__Aim of the exercise__. Starting at the line that contains "Model this object", copy every line down to the line that contains "wasm.setup();", inclusive, exactly as it stands. Omit all other lines.
....
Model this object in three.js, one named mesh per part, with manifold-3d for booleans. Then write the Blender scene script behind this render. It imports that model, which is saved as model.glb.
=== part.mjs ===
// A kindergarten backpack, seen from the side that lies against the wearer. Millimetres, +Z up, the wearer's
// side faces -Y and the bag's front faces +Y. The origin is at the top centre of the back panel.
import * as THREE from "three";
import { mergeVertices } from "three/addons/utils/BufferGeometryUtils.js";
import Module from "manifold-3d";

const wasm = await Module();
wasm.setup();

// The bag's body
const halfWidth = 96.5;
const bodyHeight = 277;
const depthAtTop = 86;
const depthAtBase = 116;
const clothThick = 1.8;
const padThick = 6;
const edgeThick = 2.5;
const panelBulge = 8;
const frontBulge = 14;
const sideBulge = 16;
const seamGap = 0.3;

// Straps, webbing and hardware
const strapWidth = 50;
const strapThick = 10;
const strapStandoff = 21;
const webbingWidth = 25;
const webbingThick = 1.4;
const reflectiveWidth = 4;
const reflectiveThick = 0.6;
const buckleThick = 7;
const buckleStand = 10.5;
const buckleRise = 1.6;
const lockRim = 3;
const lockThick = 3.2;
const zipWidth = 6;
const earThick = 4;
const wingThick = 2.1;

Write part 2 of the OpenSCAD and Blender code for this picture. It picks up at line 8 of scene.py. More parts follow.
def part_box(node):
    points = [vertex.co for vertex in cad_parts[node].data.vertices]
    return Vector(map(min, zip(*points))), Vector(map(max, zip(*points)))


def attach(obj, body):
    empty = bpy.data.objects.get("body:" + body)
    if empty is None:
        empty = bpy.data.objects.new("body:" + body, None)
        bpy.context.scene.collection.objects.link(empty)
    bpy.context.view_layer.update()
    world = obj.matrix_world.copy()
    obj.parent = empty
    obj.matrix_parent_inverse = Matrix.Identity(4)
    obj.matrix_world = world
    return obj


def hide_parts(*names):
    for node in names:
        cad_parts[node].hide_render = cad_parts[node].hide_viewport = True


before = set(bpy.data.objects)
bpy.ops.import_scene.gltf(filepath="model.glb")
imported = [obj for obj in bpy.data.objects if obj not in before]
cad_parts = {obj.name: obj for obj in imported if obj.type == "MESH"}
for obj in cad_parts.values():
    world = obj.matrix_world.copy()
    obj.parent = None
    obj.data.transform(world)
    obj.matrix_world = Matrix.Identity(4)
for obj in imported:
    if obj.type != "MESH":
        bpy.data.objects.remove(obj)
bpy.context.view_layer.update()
....
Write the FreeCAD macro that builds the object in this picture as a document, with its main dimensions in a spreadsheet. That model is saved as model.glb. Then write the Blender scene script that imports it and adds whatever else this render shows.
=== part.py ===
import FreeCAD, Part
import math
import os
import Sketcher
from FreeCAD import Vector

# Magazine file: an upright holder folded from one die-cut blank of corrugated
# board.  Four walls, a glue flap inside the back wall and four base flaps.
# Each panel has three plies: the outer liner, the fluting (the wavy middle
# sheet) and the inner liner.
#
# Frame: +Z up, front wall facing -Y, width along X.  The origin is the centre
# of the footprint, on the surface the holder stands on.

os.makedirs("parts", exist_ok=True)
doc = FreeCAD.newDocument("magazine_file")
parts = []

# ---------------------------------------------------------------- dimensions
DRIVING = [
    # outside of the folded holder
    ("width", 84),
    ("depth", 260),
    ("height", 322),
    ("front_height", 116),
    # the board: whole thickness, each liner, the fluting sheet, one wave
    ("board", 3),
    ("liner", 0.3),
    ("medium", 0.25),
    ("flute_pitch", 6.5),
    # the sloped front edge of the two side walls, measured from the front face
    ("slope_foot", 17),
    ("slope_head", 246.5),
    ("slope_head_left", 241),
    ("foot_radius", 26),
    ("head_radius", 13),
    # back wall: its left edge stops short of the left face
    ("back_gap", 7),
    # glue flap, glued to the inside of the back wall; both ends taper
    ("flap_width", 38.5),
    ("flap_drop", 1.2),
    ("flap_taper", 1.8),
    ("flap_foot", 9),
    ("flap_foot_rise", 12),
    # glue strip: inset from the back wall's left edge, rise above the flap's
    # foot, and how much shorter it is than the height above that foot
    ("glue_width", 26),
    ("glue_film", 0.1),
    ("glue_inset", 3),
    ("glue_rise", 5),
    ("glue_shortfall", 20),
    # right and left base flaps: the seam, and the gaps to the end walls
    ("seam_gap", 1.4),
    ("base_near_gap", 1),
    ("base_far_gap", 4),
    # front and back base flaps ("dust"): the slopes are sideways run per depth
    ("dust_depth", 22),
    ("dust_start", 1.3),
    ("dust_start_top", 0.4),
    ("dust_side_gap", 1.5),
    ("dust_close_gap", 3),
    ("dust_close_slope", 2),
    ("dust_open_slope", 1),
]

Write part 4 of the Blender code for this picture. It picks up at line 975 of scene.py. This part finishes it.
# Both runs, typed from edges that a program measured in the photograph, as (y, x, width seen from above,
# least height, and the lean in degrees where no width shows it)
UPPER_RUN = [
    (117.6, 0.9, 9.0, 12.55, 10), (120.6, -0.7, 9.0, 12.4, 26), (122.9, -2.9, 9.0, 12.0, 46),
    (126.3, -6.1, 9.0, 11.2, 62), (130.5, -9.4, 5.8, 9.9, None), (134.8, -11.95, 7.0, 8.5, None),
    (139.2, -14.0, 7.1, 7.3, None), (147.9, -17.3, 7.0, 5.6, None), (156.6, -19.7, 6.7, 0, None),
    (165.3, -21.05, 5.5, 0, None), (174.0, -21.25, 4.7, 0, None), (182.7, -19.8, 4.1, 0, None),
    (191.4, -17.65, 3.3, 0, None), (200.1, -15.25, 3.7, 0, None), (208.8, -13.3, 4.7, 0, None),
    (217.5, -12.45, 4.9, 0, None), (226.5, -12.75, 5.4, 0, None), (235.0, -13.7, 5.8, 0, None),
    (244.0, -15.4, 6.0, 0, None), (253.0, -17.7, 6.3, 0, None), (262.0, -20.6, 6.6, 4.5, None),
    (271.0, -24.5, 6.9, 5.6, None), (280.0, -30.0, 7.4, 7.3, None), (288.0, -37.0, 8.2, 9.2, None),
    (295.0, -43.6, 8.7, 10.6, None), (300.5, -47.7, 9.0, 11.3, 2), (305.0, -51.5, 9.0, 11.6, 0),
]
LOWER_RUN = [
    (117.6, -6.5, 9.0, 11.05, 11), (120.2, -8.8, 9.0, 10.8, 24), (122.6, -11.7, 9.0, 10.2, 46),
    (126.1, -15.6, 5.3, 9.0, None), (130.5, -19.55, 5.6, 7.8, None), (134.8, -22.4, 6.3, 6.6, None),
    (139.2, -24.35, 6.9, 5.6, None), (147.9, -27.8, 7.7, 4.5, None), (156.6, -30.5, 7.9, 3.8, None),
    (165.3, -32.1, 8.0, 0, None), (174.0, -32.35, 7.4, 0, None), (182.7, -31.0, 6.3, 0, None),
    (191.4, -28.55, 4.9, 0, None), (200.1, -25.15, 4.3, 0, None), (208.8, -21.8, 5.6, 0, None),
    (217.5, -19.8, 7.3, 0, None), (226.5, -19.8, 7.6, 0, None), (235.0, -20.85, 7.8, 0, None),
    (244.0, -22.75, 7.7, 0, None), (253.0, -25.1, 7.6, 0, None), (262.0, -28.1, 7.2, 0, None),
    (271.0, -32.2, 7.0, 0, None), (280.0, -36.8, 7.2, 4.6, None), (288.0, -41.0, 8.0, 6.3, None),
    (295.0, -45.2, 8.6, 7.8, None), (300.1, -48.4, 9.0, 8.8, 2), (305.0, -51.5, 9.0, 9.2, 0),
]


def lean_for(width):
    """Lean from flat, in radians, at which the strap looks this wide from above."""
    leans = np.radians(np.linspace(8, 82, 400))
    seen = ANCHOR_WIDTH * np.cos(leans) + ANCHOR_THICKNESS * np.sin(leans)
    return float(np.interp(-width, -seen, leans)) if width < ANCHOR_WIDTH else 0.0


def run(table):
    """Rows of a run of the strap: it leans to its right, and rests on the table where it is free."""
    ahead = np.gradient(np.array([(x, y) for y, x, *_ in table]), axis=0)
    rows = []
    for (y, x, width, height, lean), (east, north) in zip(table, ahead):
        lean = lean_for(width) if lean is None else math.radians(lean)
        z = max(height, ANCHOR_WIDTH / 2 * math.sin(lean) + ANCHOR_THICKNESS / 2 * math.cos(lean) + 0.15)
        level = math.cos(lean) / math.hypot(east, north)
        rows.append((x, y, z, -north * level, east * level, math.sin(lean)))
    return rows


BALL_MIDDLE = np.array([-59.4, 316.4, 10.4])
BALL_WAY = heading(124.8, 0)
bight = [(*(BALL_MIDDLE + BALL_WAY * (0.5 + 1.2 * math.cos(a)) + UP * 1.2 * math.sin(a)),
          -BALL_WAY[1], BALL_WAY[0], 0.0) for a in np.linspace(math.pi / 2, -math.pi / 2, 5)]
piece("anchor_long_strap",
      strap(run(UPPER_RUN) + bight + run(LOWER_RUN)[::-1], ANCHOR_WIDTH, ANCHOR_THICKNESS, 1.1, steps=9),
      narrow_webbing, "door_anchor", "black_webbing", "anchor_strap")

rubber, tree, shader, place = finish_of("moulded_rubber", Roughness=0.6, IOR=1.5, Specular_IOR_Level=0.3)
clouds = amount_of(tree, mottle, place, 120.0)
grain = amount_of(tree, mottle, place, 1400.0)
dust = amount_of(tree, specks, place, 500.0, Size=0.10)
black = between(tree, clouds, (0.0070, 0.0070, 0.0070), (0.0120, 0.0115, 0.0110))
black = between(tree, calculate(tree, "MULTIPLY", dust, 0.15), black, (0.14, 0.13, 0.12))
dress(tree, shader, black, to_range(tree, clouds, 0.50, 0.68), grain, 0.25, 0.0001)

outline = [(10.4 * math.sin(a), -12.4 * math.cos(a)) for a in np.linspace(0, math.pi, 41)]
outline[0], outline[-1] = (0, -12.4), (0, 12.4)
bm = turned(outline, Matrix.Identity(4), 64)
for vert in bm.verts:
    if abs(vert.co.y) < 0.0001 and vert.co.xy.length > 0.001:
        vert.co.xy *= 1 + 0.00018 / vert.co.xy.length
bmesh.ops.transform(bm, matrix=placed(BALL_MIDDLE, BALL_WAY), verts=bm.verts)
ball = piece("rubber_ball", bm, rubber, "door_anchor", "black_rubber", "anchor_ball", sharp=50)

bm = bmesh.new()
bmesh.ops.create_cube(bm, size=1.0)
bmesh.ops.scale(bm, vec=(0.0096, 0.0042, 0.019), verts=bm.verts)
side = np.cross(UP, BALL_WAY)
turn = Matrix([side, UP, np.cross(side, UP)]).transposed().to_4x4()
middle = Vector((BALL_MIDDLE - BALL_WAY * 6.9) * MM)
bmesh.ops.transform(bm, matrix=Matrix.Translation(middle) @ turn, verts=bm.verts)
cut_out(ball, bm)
....
__Written answer__.
Model this object in three.js, one named mesh per part, with manifold-3d for booleans. Then write the Blender scene script behind this render. It imports that model, which is saved as model.glb.
=== part.mjs ===
// A kindergarten backpack, seen from the side that lies against the wearer. Millimetres, +Z up, the wearer's
// side faces -Y and the bag's front faces +Y. The origin is at the top centre of the back panel.
import * as THREE from "three";
import { mergeVertices } from "three/addons/utils/BufferGeometryUtils.js";
import Module from "manifold-3d";

const wasm = await Module();
wasm.setup();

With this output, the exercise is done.